The 50 000 enumerators will conduct the census exercise from April 21 to April 30 this year.
Bulawayo Provincial Affairs and Devolution Permanent Secretary, Mr Paul Nyoni, said the census is important as it will inform the country’s policy direction.
“We can’t plan without measuring. Census is what tells us what we are planning for, what we need to provide and what the future looks like.
“Remember census does not just add up people, it looks at growth and other things. So, you can then project and say we need x number of schools in the future and x number of hospitals.
“It determines the demands of resources that are allocated in accordance to the growing number of the population,” said Mr Nyoni.
He said at a political level, the census will determine the level of representation that a community will have.
“In other words, it will determine the number of wards and the number of constituencies that an area will have.
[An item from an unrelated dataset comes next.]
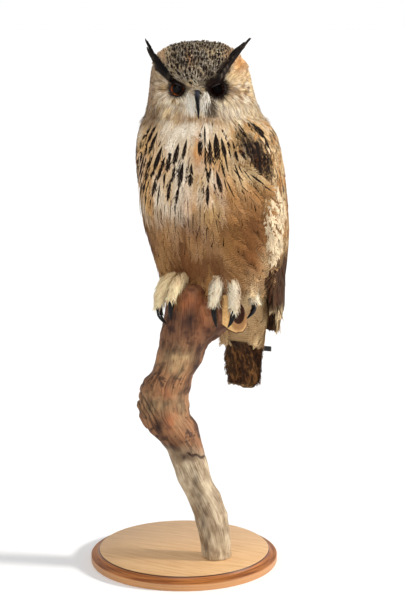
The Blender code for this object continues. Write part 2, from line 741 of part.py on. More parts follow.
def tuft_blade(name, blade):
    """A leaf-shaped bundle of feathers, broad at its middle and pointed at its tip."""
    root, middle, tip, half_width = blade
    rows = []
    for k in range(TUFT_STEPS + 1):
        t = k / TUFT_STEPS
        point = [(1 - t) ** 2 * a + 2 * t * (1 - t) * b + t**2 * c for a, b, c in zip(root, middle, tip)]
        spread = half_width * (1.0 - 0.93 * t**2.2) * min(1.0, 0.35 + 2.2 * t)
        rows.append((*point, spread, 0.45 * spread))
    return loft(name, tube_rings(rows, TUFT_SIDES, Vector((1.0, 0.0, -0.2))), TUFT_FEATHER)


def make_tuft(side):
    front, back = TUFTS[side]
    tuft = tuft_blade("owl_ear_tuft_" + side, front)
    join_into(tuft, [tuft_blade("tuft_back_" + side, back)])
    return tuft


def make_tag():
    """The small clip on the edge of the tail."""
    bm = bmesh.new()
    bmesh.ops.create_cube(bm, size=1.0)
    bmesh.ops.scale(bm, vec=TAG_SIZE, verts=bm.verts)
    bmesh.ops.rotate(bm, verts=bm.verts, matrix=Matrix.Rotation(-TAIL_YAW, 3, "Z"))
    mesh = bpy.data.meshes.new("tail_tag")
    bm.to_mesh(mesh)
    bm.free()
    tag = new_object("tail_tag", mesh, TAG_PLASTIC, PARTS)
    tag.location = TAG_CENTRE
    return tag


# ---------------------------------------------------------------- assembly
def build():
    make_base()
    branch = make_branch()
    feet = []
    all_talons = []
    for side in ("right", "left"):
        foot, talons = make_foot(side)
        all_talons += talons
        cut_back(foot, branch, *talons)
        for talon in talons:
            cut_back(talon, branch)
        feet.append(foot)
    legs = [make_leg(side) for side in ("right", "left")]
    trunk = make_trunk()
    # The trunk and the wings meet their neighbours at a grazing angle, where EXACT loses the solid.
    cut_back(trunk, *legs, solver="MANIFOLD")
    for side in ("right", "left"):
        boolean(trunk, foot_well(side), "DIFFERENCE", "MANIFOLD")
    neck = make_torso_piece("owl_neck", COLLAR, CHIN, NECK_SPACING)
    head = make_head()
    eyes = [make_eye(side) for side in ("right", "left")]
    upper_bill, lower_bill = make_bill()
    cut_back(lower_bill, upper_bill)
    cut_back(head, *eyes, upper_bill, lower_bill)
    for side in ("right", "left"):
        cut_back(make_tuft(side), head, solver="MANIFOLD")
    vent = make_vent()
    cut_back(vent, trunk, *legs, *feet, *all_talons, branch, solver="MANIFOLD")
    tail = make_tail()
    cut_back(tail, trunk, vent)
    for side in ("right", "left"):
        coverts = make_wing_piece("owl_wing_" + side, side, WING_SPLIT + GAP, WING[-1][0], WING_FEATHER)
        cut_back(coverts, trunk, neck, tail, solver="MANIFOLD")
        tip = make_wing_piece("owl_wingtip_" + side, side, WING[0][0], WING_SPLIT, WING_FEATHER)
        cut_back(tip, trunk, tail, vent, solver="MANIFOLD")
    cut_back(make_tag(), tail)


build()
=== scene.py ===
"""The looks of a mounted eagle-owl on its branch: skin, feathers, eyes, bill, claws, wood and studio.

Metres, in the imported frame: +Z up, the owl looks along -Y, and its own left wing is on the +X side.
"""

import math

import bmesh
import bpy
import numpy as np
from mathutils import Matrix, Vector
from mathutils.bvhtree import BVHTree


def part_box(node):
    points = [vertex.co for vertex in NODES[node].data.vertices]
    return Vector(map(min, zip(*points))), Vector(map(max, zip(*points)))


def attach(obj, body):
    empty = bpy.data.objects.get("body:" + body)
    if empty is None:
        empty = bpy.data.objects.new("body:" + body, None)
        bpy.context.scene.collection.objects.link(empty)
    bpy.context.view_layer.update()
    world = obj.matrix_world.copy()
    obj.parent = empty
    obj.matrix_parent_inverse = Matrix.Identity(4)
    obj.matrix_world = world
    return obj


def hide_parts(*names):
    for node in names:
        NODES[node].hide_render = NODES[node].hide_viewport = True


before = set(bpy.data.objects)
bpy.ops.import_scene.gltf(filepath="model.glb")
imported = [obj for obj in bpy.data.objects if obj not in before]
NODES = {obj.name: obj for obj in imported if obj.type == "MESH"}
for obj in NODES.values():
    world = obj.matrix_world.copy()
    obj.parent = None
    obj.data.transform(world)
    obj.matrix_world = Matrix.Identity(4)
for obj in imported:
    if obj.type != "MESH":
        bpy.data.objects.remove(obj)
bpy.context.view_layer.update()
SEED = 11
random = np.random.default_rng(SEED)     # made anew for each coat, so that each keeps its own draws


def low_corner(node):
    return np.array(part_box(node)[0])


def high_corner(node):
    return np.array(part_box(node)[1])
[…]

It is crucial that everyone is counted.
“It is not child play or any kind of projection, but we all need to be counted for communities to get resources,” he said.
Presenting the 2022 national Budget last year, Finance and Economic Development Minister Professor Mthuli Ncube said the Covid-19 pandemic had affected the census preparatory exercise.
“The budget is therefore setting aside $3 billion towards the preparation and conduct of the 2022 Population and Housing Census. In due course, a statutory order will be issued with regards to the conduct of the census.
“Government is also appealing to the private sector, co-operating and development partners as well as other stakeholders to partner with Government for a successful 2022 Population and Housing Census,” he said.